Google’s NotebookLM is one of the very few AI tools that hasn’t faded out of my rotation after the initial novelty and charm wore off. It’s earned a consistent spot in my workflow since its early Google Labs days. The reason mostly comes down to the fact that NotebookLM doesn’t try to do everything. It launched with the aim of helping people cope with the rapid growth of information by letting them interact directly with their own sources instead of the entire internet.
Unlike many tools that lose the plot down the line, NotebookLM has stuck to its initial vision. While Google has certainly gone all in on updating the tool with meaningful new features, those additions have always built on the same core idea: helping you make better sense of your own material. And as someone who began using it purely for research-heavy projects, the new Data Tables feature feels like the most natural upgrade yet.
Data Tables is the latest addition to NotebookLM’s Studio panel
It’s the feature I didn’t know I was waiting for
NotebookLM’s Studio outputs consist of the different outputs you can generate from the sources uploaded to your notebook. This includes the viral Audio Overviews feature, Video Overviews, Mind Maps, and more. Data Tables is the latest addition to this lineup and was introduced toward the end of 2025.
The feature does exactly what you would expect from its name — it automatically synthesizes your sources into structured tables. To make these tables actually useful, NotebookLM lets you describe what you want the table to consist of in natural language. You can go as far as specifying the columns, the structure, and the kind of information you want extracted, and NotebookLM pulls it all together from your sources. As with every AI-powered feature, the more detailed your prompt is, the better the output.
Once generated, the tables can be exported directly to Google Sheets. This way, you can edit the output and build on it further without needing to go through the hassle of copying everything over manually.
The output is always an excellent starting point
Might not be perfect, but it beats a blank spreadsheet
Spreadsheets have always…terrified me. I’ve never been the biggest fan of creating them, regardless of how simple the one I want might be. With AI in the game now though, the process of generating a spreadsheet has gotten a lot easier. The great part about having this feature within NotebookLM specifically is that it only pulls the data from your uploaded sources. The tool analyses the data you’ve uploaded, and does all the heavy lifting of creating the table.
The Data Tables feature is great when you have a notebook filled with research sources and need to make sense of them all at once. For instance, I could drop two hundred research articles into a NotebookLM notebook and then generate a Data Table that breaks down each article’s methodology, sample size, key findings, and conclusions. This is the type of work that would previously take days of reading and manually compiling notes into a spreadsheet. Now, it takes seconds.
Although the Data Table you generate using NotebookLM might not always be perfect, it’s an excellent way to decide which sources are worth diving into more deeply and to identify gaps in your research.
It’s also useful outside of heavy research
Works just as well for chaos as it does for research
Similar to how NotebookLM isn’t just for students, the Data Tables feature isn’t just for researchers buried in academic papers. Any notebook with enough sources to start feeling overwhelming can benefit from it. For instance, I’ve been using NotebookLM as a replacement for my read-it-later app.

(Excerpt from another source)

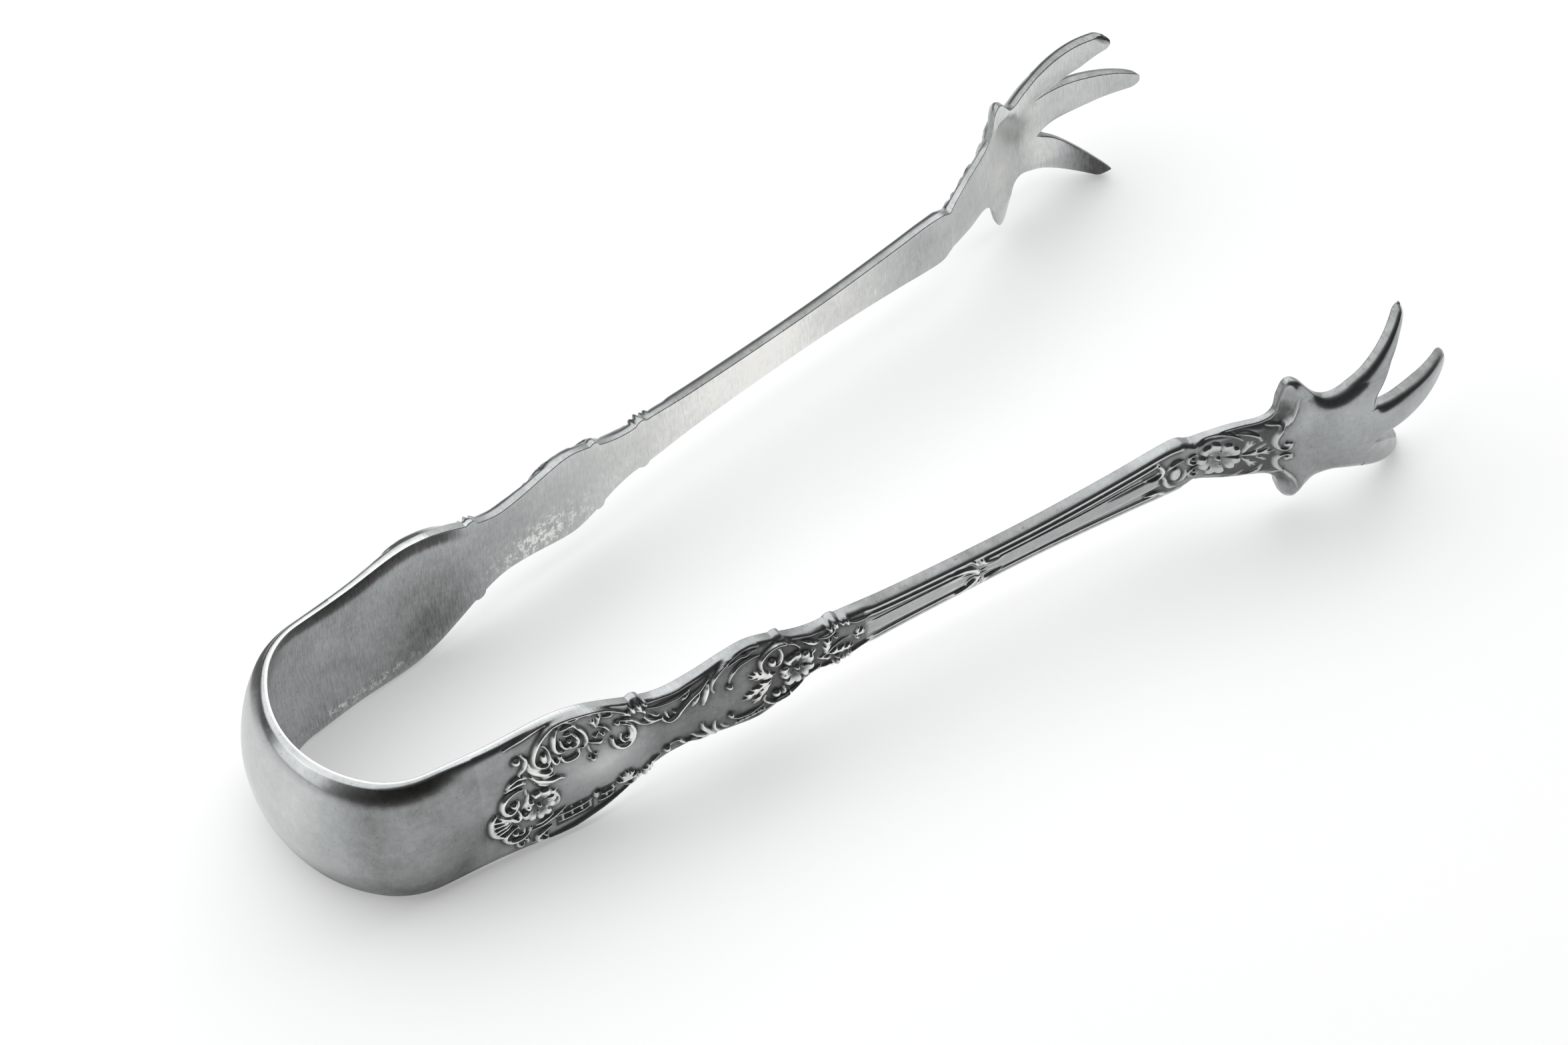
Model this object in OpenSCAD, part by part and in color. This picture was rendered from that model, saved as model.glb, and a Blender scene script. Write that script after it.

I noticed that while read-it-later apps effectively store content I want to read in the future, I would forget about it mere days later. To combat this, I decided to create two NotebookLM notebooks — one to maintain the actual read-it-later queue and another to store all the content I’ve consumed (sort of like a knowledge base). Now, given how busy life can get, there are times when my read-it-later queue is overflowing with content I’ve saved for later.
To make it easier to choose what I should read next, I use Data Tables to generate a quick overview of everything in the queue, with columns for the article title, author, main topic, and key takeaways. Instead of opening each source individually to remind myself what it’s about, I get a scannable summary of my entire backlog in seconds. From there, I can decide what’s worth prioritizing based on what I’m working on or interested in at that moment.
I also generate a similar Data Table for the “archive” notebook in this workflow, which comes in handy when I need to quickly reference something I read weeks or even months ago without digging through the actual sources I’ve added.
NotebookLM’s on a roll
Ever since NotebookLM went from a quiet Google Labs experiment to one of the most talked-about AI tools out there, Google’s been constantly shipping new features and improvements. The Data Tables feature is another example of NotebookLM evolving without losing what made it great in the first place.